Wednesday 19 August 2009

These fickle, fuddled words confuse me, Like 'Will it rain today?'



I'm sure as you all know, I'm pretty rubbish at titling my posts. So I think from now on I'll try using a lyric that in some way represents the post. Also feel free to guess the song/artist each time. I might send you baked goods. :)

Son has reached the infamous "no" stage. Everything is no. would you like water? no. Would you like to play? no. Would you like to sit? no. Would you like to stand? no. Would you like to lay down? no. Would you like to go live with your grandmother for two weeks while your mother recovers from going crazy? no.

He just sits there pointing at everything, and then saying no when I offer it too him. omg someone please tell me this stage only last a week. Or better 48 hours. When he is in a good mood (which I have to say, is a lot of the time) he's so much fun and so silly and has such a brilliant sense of humor. but when he gets in that no.no.no mood... It's like it never ends. If he didn't say it in such a sing song cute voice I would have probably already pulled my hair out, but it is kind of sweet.

You know, I still don't feel like a mother. I find it easy and natural to say "I have a son" but is I or someone refers to me as a Mum I feel very trippy. Like my jaw drops and I have to restrain myself from saying allowed "oh fuck, so I am". It's odd especially since I have fallen into motherhood so naturally and I have always been maternal. I love being Son's mother. I love every second of it. But... to think that for the rest of my life someone will be calling me Mum, well... That's big! And to think that no matter what happens to Husband and I's relationship (and lets hope nothing does happen, but IF) we will always be someones Mum and Dad, thus always making us a pair.

Does that mean I'm like...committed? Heavy...

I wonder if anyone understands what I'm trying to communicate though. I'm not surprised and I know what I'm in for and I've never been happier and more complete in my life. BUT... It's still, when spelt out for me, weird.

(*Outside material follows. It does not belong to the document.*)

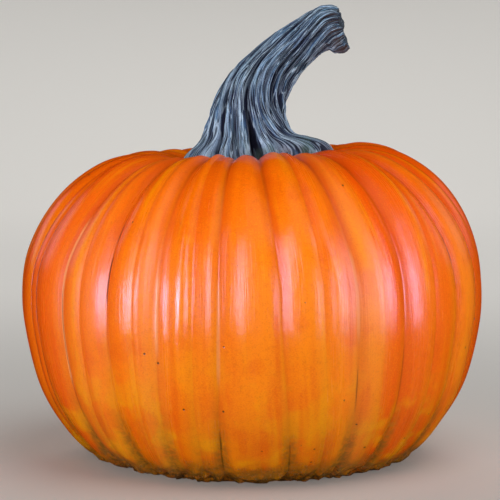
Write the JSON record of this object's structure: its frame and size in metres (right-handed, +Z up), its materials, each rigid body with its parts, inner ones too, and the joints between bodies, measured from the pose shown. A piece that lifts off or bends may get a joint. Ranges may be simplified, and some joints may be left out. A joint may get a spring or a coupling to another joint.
{
  "type": "pumpkin",
  "caption": "Ribbed orange pumpkin with a dry, twisted, curved stem, standing on its flattened underside.",
  "frame": {"origin": "middle of the underside, at the level that the pumpkin stands on", "axes": "+Z up along the fruit's core; the stem leans and points to +X; -Y is the front"},
  "size_m": [0.3034, 0.304, 0.2971],
  "materials": {
    "rind": "satin",
    "dry_stem": "matte"
  },
  "bodies": {
    "root": {"fruit": "rind", "stem": "dry_stem"}
  },
  "joints": []
}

When do you feel like a mother? Will I suddenly have this huge urge to buy a mini van, badly perm my hair, invest in the best vacuum cleaner money can buy and start wanting to wear long ankle length skirts and my husband's shirts? This is apparently what will happen when I really realize I am a mother according to certain people i shall not name (for further reasons I cannot say), I will start to not care about small things such as my appearance, staying fit/trim, and personal achievements/happiness. If that's the case then I'd much rather not, thankyouverymuch. I quite like the way we work now.And lets be honest here, I can't get away with wearing mini skirts for much longer so it's best to take advantage of this until I do reach the ripe old age of "I can't believe she's wearing that at her age!".

5 comments:

Unknown said...

your a mother, but u r still u. y cant u both? why should your tastes change. Also keep in mind you are a pretty young mother. i say wear mini skirts till your legs r ugly lol :).

JenJen said...

Rock that mini! I'm a mom of two kids: 8 and 6. They run me ragged. I stayed home for a spell, went back to work, and now am home again.
It isn't hard for me to maintain a bit of 'sauciness' --exercise, do your toes.
The best peice of advice I can give:
Be your husband's girlfriend.

yummy said...

Hello Hun

Just added you on my blog roll.

Not only do I appreciate your flag waving but I enjoy reading and seeing your wonderful food.

All a comfort.

Hugs B x

Stephanie said...

I'm a mother to a 7 and 10 year old BUT...I'm also the one and only to my Hubby. Still rockin the mini..oh Ok. Still tryin to rock the mini. Still pulling off the too tight T and always remembering when the kids are long gone it will be just the two of us again. I am and hope to always be a Yummy Mummy! lol

Eve said...

HH - Thank you yet again :) And yes, I do need to remember I'm a young mum. I suppose because husband is older and son has aged me I seem to forget often that I am in fact, still young.

JenJen - I love that!! That is so my new Mantra. Be my husband's girlfriend. Brilliant :)

Yummy - Hello and thank you! It's always a pleasure :) x

MM - Ah, to think one day it will just be the two of us again, We probably won't know what to do with each other by then! The too tight-T is always a good look!